**THE PROBLEM:** Using the listing below, give the number of lines where "with" appears, and nothing else.

**RECORD SET:**
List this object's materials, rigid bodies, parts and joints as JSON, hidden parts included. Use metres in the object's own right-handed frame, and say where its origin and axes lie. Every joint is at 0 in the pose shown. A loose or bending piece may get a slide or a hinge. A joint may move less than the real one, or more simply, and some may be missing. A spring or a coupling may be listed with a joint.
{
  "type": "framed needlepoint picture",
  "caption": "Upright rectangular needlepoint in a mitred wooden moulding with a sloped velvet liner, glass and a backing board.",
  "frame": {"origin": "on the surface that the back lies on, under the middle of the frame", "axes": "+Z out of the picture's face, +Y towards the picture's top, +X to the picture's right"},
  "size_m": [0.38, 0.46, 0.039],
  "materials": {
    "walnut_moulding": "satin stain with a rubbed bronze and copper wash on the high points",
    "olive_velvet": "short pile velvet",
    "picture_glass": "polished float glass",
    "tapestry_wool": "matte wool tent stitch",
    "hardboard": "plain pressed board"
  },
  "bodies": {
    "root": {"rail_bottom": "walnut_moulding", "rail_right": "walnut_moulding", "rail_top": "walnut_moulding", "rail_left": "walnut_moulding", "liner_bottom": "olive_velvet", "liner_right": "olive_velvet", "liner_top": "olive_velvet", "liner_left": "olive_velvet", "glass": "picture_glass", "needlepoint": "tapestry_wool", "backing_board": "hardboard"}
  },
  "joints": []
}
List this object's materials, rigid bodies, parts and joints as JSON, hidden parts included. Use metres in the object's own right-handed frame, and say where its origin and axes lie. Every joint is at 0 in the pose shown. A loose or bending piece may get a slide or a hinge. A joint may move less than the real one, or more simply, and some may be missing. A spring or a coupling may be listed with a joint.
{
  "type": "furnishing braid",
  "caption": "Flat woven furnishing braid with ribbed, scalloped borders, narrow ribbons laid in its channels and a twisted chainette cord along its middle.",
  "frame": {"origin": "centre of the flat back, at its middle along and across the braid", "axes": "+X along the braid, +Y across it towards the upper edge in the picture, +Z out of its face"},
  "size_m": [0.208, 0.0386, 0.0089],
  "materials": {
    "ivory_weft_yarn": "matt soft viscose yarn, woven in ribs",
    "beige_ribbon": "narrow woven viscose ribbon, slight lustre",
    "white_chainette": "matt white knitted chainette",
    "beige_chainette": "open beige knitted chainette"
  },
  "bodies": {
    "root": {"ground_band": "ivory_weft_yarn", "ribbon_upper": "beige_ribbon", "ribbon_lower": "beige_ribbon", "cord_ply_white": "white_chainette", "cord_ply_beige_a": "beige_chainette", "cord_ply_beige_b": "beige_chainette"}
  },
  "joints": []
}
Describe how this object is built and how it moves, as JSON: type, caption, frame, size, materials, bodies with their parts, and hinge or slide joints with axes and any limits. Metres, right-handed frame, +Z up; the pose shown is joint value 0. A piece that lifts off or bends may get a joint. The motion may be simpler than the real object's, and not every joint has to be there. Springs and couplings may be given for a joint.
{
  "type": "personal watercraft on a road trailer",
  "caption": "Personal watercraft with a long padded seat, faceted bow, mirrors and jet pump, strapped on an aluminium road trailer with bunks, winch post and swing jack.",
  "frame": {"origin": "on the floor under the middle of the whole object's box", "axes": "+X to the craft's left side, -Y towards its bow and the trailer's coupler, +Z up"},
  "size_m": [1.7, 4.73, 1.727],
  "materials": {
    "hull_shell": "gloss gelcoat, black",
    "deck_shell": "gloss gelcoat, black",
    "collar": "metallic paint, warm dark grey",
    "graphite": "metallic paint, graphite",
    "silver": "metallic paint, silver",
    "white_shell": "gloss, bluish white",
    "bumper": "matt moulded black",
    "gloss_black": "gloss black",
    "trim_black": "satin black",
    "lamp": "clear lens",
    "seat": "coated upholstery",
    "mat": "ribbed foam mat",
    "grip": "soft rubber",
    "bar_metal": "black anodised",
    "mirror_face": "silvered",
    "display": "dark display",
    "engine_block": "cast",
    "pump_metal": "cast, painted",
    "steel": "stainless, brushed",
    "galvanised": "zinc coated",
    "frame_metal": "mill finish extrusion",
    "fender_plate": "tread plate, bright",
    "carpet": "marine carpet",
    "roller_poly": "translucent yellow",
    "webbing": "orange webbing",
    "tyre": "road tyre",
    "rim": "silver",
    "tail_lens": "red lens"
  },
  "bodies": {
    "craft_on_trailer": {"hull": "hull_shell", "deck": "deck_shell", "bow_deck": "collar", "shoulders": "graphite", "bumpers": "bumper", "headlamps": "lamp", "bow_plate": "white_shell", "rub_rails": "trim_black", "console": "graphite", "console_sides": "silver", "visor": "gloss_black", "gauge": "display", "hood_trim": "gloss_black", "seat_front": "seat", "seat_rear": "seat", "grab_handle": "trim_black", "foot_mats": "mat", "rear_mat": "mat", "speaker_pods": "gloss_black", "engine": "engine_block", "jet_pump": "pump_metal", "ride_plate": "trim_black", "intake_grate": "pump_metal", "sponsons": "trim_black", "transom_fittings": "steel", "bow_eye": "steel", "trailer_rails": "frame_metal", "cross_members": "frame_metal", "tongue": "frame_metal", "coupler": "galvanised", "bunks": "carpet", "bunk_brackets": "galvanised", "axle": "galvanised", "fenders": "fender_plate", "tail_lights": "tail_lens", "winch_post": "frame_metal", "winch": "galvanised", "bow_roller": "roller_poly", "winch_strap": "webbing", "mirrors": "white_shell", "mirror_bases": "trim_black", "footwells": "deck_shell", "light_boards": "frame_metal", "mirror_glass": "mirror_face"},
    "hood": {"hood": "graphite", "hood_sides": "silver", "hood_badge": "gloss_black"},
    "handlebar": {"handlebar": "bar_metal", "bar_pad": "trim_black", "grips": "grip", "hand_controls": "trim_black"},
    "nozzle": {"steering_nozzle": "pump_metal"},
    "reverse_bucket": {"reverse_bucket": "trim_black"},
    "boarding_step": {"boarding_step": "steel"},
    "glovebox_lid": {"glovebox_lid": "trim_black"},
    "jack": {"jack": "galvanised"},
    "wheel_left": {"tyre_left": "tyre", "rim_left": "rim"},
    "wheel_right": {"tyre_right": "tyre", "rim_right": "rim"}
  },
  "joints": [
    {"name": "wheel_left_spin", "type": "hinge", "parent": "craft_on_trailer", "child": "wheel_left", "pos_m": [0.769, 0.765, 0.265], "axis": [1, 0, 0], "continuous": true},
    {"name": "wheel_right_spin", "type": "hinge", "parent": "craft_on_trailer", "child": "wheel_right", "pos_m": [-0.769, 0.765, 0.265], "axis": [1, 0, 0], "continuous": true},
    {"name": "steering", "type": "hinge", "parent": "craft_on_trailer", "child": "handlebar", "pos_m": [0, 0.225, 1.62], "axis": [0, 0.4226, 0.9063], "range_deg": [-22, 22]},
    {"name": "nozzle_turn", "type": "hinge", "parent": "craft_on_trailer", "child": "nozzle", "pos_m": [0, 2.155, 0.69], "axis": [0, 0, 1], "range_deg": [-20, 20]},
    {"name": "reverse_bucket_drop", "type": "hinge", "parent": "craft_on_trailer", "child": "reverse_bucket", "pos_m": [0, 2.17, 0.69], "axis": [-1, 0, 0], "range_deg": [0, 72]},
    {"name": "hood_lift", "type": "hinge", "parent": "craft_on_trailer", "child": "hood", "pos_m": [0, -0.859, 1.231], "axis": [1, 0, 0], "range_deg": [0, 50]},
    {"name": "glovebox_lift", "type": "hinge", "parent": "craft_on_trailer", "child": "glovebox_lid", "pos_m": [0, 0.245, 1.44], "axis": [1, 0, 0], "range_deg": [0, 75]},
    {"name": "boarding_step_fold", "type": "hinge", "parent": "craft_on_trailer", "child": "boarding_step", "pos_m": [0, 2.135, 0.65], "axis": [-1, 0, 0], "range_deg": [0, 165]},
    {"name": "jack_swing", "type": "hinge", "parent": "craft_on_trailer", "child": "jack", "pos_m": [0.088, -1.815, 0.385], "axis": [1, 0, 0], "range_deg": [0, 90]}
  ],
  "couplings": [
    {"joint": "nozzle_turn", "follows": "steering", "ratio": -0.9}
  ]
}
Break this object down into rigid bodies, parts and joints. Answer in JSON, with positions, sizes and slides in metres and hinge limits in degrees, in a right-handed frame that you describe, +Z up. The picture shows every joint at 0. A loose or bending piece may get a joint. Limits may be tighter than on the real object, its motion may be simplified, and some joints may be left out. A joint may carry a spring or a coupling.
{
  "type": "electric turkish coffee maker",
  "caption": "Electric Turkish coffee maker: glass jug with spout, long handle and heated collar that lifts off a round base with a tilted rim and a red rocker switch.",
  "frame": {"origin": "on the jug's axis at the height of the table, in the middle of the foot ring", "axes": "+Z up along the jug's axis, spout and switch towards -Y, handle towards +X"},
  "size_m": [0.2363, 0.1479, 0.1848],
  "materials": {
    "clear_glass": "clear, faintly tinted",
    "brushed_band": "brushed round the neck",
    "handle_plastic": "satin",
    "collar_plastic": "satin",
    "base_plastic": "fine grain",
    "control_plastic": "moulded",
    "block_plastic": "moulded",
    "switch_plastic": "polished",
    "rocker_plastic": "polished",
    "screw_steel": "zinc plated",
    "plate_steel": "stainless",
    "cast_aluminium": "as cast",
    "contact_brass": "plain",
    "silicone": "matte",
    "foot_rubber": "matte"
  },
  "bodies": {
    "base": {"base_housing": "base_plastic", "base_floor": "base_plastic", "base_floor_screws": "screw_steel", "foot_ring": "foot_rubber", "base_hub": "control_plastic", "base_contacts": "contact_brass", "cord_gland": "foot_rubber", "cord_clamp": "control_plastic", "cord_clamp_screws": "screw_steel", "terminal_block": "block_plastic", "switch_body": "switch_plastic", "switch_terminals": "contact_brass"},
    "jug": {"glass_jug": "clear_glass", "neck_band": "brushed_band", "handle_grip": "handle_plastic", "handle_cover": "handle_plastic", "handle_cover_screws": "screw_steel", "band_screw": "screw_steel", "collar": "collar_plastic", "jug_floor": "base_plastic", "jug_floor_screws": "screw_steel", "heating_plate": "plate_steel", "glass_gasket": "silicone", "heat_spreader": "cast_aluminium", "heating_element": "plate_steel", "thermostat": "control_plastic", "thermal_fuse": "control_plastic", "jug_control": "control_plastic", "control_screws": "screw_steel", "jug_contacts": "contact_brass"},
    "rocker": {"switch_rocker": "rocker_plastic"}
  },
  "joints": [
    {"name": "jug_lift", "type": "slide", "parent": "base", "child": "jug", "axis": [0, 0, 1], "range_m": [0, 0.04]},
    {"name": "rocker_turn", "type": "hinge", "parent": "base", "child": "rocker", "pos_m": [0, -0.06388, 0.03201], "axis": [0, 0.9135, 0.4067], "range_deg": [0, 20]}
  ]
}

**TASK SOLUTION:** 9